A la fin de sa vie, contrairement à son père, Schopenhauer vit sa vieillesse adoucie par quelques présences féminines. Il eut alors ce dernier aveu qui le trahit: «Plus je vois les hommes, moins je les aime; si je pouvais en dire autant des femmes, tout serait pour le mieux». Quand je pense à mon propre père en fin de vie, malade, c’est toujours entouré de la tendresse et de l’affection de ma mère que je le revois. Comme je les revois tous les deux aux ultimes instants, main dans la main, allongés sur ce lit qu’ils ont partagé pendant 60 ans, s’enfoncer ensemble, confiants l’un en l’autre, non pas dans cette mort qu’Exit leur a fournie sous la forme d’une boisson létale, mais dans cette paix, cette délivrance et cet amour qui tiennent dans le seul réconfort d’une main. Si ma fin de vie pouvait être bercée d’un tel réconfort, alors je bénirais le mariage, quoi qu’il ait pu m’en coûter.
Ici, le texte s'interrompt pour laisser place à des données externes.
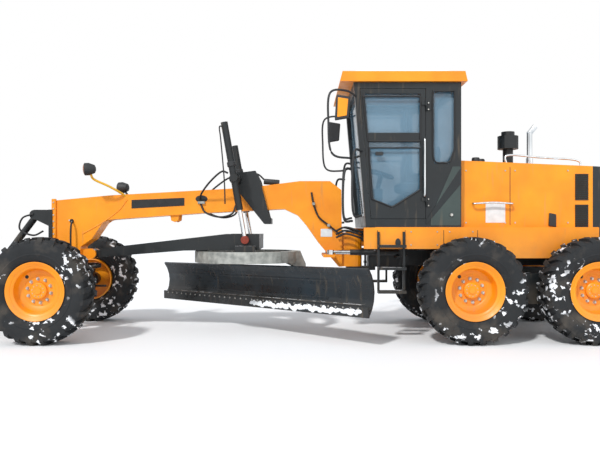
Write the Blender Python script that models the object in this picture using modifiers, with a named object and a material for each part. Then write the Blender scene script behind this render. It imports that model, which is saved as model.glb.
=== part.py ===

«Le beau jour se prouve au soir» disait mon père…

 

 

Commentaires

  • @Monsieur Béguin sans jeu de mot évidemment le béguin pour quelqu'un n'est pas forcément gage de mariage heureux
    C'est un très beau billet mais entre la théorie et la pratique il y a un sacré vide si l'on sait les nombreuses méres obligées de se séparer de leurs enfants envoyés dans des foyers et qui ont dû mourir sans jamais avoir pu leur parler
    Paradoxalement on ne parle jamais des belles familles qui sont aussi et souvent responsables du mal être de certains couples et pourtant là aussi il y aurait beaucoup à redire
    Sans omettre les nombreux pères préférant laisser le soin de l'éducation à l'épouse qui une fois restée seule si la mari est décédé se retrouvera accusées de tous les maux
    Sont très futés ces Messieurs !
    Très bon dimanche pour Vous Monsieur

  • Schopenhauer était le Houellebecq de son temps.

  • Superbe!

  • «Plus je vois les hommes, moins je les aime; si je pouvais en dire autant des femmes, tout serait pour le mieux».
    "Plus je connais les femmes, moins j'aime ma chienne" Desproges

  • "La misogynie de Schopenhauer"

    Misanthropie serait plus précis. Pour trouver plus pessimiste et plus négatif, il faut aller du côté de Cioran.

    Nietzsche a écrit des insanités sur sa mère et sa soeur qui lui ont servi de bonniches une grande partie de sa vie et qui se sont relayées pour s'occuper de lui durant les 11 ans de sa démence alors qu'il régressait au stade de légume:

    "Wenn ich den tiefsten Gegensatz zu mir suche, die unausrechenbare Gemeinheit der Instinkte, so finde ich immer meine Mutter und Schwester, — mit solcher canaille mich verwandt zu glauben wäre eine Lästerung auf meine Göttlichkeit. Die Behandlung, die ich von Seiten meiner Mutter und Schwester erfahre, bis auf diesen Augenblick, flösst mir ein unsägliches Grauen ein: hier arbeitet eine vollkommene Höllenmaschine, mit unfehlbarer Sicherheit über den Augenblick, wo man mich blutig verwunden kann — in meinen höchsten Augenblicken,… denn da fehlt jede Kraft, sich gegen giftiges Gewürm zu wehren… Die physiologische Contiguität ermöglicht eine solche disharmonia praestabilita… Aber ich bekenne, dass der tiefste Einwand gegen die „ewige Wiederkunft“, mein eigentlich abgründlicher Gedanke, immer Mutter und Schwester sind."